Poser les fondations : les cadres budgétaires
Le Moniteur des finances publiques souligne l’importance de l’élaboration d’un cadre budgétaire global pour mieux gérer les finances publiques sur fond de grande incertitude. Il décrit quatre principaux domaines d’action :
• Premièrement, définir un objectif budgétaire à long terme adapté pour orienter la politique budgétaire. Cela revêt une importance particulière puisque le pétrole, le gaz et les métaux sont des ressources non renouvelables. Il plaide aussi en faveur d’une épargne de stabilisation de longue durée pour surmonter les chocs de grande ampleur et durables.

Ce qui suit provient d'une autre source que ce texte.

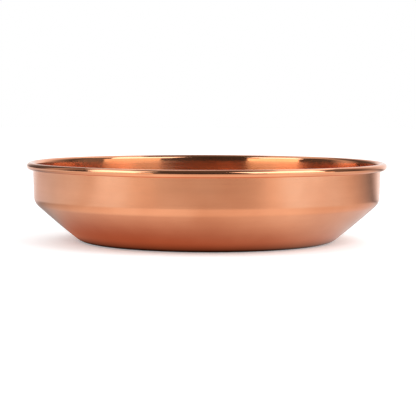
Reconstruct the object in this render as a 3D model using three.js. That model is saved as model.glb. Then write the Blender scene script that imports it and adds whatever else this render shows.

• Deuxièmement, intensifier les efforts déployés pour élargir l’assiette des recettes et éviter une dépendance excessive des recettes publiques à l’égard du secteur des ressources naturelles.
• Troisièmement, améliorer l’efficience des dépenses publiques. Les pays riches en ressources naturelles s’exposent à de longues périodes de recettes budgétaires moindres. Une meilleure gestion des investissements et dépenses publics peut faire en sorte que les projets de dépenses des administrations publiques soient efficients et génèrent potentiellement des dividendes de croissance importants. Il est aussi possible de réduire encore les subventions à l’énergie.
Enfin, le Moniteur des finances publiques souligne l’importance de la création d’institutions solides. L’expérience montre que les améliorations, en matière de gouvernance et de qualité des services publics par exemple, sont capitales pour utiliser les ressources naturelles d’une manière qui stimulera la croissance à long terme.